_EXERCISE REQUIREMENTS_
Report how many lines in the records hold the string "picture"; give the number and nothing else.

_TASK INPUTS_

==================================================

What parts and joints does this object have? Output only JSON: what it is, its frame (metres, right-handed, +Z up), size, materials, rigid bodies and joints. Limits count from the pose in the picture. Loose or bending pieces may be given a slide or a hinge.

==================================================

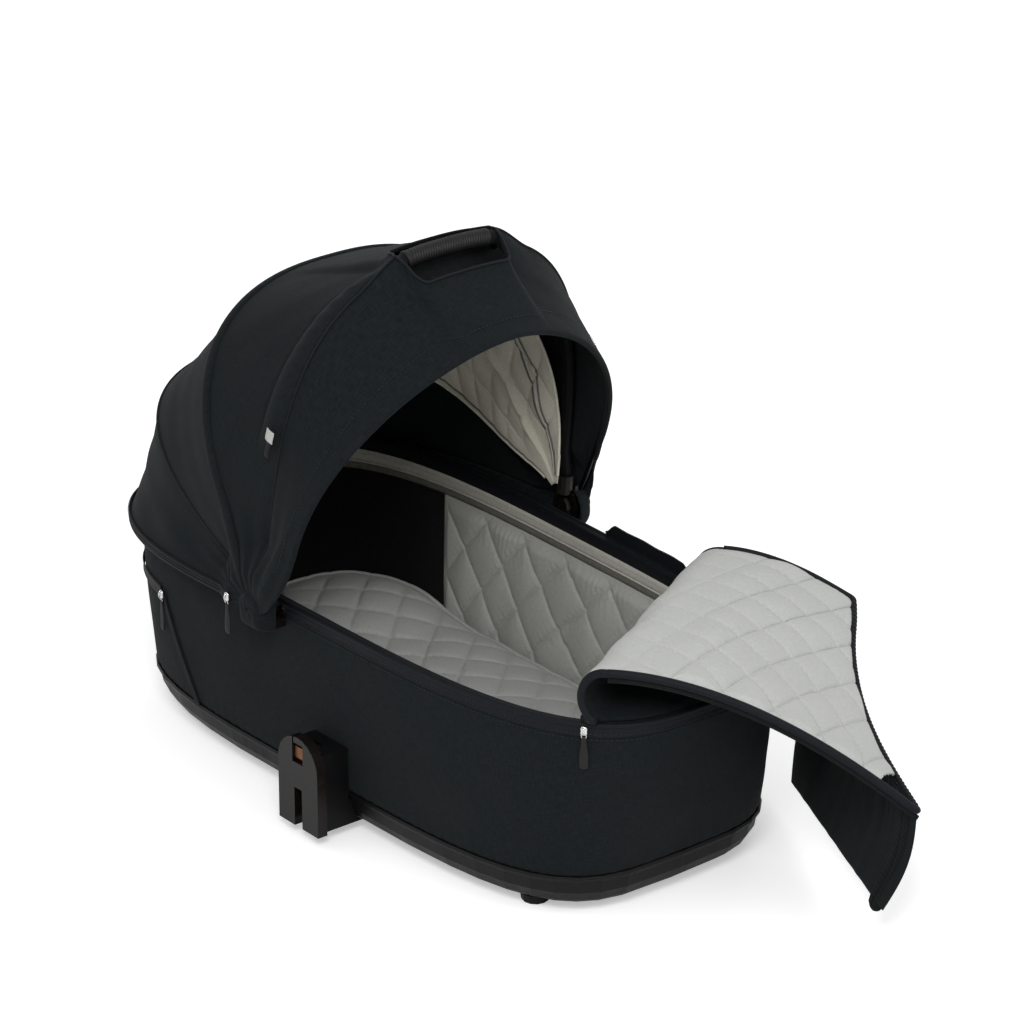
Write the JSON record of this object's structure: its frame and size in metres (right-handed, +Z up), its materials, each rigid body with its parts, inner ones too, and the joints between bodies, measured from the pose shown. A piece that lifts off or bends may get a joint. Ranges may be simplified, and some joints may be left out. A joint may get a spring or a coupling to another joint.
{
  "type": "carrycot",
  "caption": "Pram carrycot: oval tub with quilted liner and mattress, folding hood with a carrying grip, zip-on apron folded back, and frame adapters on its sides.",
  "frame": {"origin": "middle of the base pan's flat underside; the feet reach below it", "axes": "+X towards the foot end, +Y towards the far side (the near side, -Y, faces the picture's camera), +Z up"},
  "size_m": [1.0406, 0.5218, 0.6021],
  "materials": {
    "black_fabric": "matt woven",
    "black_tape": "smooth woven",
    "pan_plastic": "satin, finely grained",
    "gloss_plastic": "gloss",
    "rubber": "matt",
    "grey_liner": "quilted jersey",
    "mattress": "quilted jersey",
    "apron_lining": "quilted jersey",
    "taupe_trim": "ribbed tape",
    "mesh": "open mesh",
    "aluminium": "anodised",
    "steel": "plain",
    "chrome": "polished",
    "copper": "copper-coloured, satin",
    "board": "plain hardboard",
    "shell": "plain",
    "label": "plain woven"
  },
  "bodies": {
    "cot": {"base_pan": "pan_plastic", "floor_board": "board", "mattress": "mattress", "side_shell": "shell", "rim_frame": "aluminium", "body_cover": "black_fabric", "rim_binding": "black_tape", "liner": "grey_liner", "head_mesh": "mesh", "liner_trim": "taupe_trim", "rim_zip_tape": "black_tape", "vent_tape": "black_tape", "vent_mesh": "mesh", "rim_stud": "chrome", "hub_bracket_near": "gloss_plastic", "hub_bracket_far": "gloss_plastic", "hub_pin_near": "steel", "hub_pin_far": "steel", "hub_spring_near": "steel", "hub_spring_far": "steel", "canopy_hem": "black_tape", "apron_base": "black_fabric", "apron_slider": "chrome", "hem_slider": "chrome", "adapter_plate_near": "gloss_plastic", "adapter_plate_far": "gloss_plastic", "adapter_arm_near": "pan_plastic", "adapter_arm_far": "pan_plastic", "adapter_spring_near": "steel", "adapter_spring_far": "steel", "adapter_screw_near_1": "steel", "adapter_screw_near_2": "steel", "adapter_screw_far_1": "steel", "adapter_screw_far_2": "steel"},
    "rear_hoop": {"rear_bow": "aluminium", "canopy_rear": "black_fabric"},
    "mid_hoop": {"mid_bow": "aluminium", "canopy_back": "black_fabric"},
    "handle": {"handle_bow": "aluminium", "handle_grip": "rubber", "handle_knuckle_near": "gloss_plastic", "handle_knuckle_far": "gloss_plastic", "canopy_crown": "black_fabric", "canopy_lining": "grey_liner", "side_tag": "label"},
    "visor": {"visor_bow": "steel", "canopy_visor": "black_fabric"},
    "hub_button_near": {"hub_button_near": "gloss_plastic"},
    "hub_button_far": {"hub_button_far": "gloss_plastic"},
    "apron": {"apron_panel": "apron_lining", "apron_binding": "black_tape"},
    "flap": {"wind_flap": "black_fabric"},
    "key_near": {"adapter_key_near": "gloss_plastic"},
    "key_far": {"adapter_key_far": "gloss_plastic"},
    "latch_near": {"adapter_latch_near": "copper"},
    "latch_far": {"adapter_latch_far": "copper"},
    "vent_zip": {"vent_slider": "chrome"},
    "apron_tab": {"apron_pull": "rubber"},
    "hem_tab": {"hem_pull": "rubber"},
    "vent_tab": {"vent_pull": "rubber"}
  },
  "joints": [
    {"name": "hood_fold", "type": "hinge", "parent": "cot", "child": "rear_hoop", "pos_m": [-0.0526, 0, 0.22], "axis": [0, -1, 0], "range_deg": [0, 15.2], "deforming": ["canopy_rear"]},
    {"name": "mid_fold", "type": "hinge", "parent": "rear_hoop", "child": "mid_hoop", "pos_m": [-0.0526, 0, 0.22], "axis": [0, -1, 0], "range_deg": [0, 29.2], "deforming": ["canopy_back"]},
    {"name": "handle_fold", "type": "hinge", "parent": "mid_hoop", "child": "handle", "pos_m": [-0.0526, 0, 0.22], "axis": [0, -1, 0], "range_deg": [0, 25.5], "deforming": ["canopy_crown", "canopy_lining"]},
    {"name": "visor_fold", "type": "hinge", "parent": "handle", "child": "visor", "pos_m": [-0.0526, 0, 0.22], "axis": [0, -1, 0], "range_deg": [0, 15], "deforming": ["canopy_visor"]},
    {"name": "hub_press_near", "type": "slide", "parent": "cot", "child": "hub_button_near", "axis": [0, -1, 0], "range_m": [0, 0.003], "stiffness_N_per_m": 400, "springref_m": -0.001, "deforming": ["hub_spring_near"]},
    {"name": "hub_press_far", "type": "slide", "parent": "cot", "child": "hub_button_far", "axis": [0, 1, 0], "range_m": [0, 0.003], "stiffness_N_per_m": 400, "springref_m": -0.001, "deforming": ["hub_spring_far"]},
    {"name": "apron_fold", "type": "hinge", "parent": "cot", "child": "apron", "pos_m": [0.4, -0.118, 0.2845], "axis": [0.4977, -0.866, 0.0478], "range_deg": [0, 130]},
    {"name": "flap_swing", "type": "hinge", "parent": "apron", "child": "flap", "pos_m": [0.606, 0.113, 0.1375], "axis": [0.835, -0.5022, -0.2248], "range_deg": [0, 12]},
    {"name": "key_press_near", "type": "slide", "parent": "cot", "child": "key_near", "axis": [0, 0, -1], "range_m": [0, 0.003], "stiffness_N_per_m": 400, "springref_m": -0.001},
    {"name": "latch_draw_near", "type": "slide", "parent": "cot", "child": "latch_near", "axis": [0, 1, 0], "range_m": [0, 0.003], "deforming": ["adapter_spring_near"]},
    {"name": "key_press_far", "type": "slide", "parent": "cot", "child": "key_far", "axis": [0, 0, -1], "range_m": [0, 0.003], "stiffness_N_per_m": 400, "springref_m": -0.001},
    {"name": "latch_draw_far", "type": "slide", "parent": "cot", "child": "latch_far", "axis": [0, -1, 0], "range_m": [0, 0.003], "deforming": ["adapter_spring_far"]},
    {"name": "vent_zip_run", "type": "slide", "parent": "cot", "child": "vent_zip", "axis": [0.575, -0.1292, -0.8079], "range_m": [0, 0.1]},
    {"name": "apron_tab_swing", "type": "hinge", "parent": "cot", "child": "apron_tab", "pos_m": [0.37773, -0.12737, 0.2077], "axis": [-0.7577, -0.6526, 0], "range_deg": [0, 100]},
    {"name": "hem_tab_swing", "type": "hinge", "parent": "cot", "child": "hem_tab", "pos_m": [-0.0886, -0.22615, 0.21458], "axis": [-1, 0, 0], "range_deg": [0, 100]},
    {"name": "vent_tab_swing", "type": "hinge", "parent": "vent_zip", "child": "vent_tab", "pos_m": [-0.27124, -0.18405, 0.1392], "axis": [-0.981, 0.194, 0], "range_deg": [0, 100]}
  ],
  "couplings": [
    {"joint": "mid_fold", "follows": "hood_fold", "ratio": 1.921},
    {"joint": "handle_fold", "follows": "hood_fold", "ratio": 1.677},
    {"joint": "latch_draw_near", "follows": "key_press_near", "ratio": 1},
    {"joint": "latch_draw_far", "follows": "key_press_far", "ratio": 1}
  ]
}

==================================================

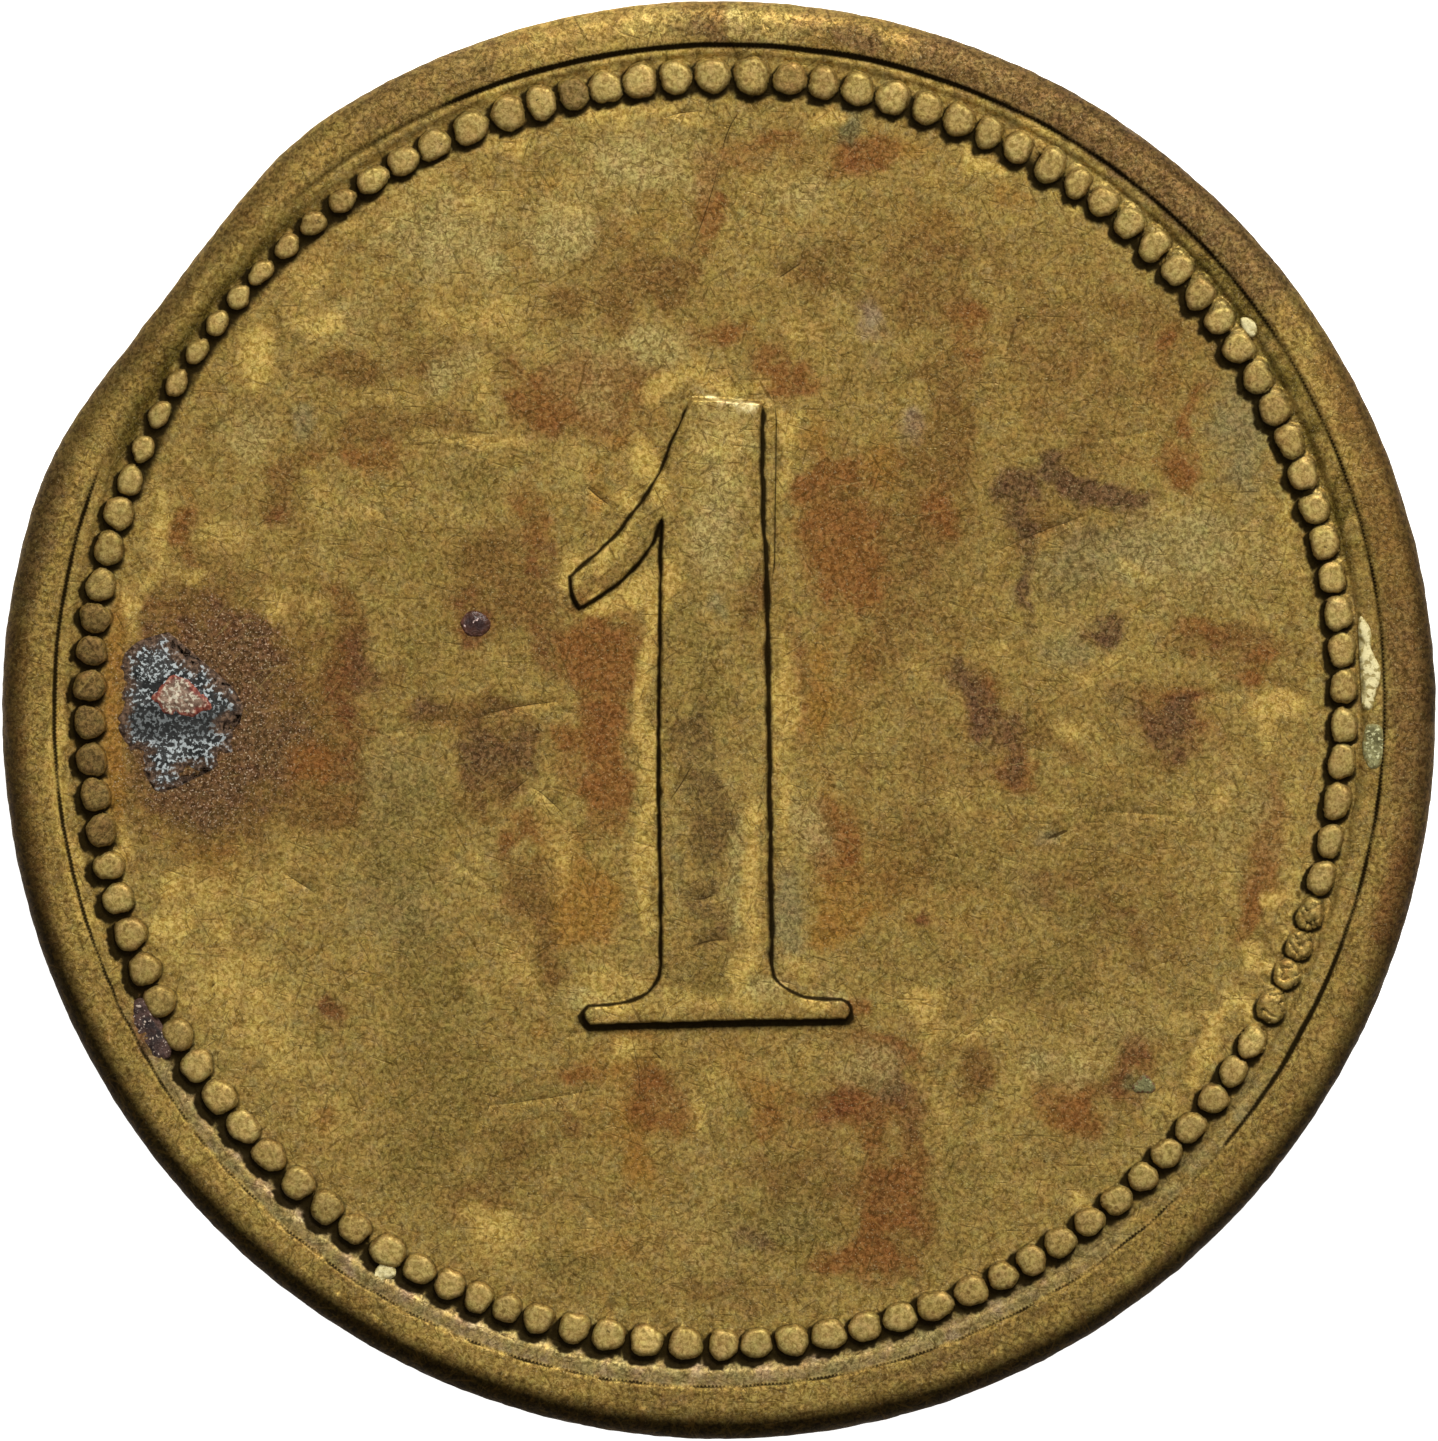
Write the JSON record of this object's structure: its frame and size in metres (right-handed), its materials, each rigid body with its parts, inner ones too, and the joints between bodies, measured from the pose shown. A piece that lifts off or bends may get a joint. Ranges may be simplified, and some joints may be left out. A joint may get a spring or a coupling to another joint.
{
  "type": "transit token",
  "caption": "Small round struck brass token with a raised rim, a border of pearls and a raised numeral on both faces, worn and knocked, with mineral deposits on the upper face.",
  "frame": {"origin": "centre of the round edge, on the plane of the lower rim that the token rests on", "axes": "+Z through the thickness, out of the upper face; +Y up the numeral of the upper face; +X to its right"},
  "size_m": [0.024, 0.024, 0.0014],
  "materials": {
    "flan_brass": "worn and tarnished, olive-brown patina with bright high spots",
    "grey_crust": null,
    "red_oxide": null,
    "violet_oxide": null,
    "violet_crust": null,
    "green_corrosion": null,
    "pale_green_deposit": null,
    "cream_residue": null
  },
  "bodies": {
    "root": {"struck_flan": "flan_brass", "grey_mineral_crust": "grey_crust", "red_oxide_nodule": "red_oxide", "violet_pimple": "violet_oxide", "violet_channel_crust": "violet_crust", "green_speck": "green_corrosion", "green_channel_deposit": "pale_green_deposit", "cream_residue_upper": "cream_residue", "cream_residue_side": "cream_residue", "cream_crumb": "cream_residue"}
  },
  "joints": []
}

==================================================

_EXERCISE RESULT_
2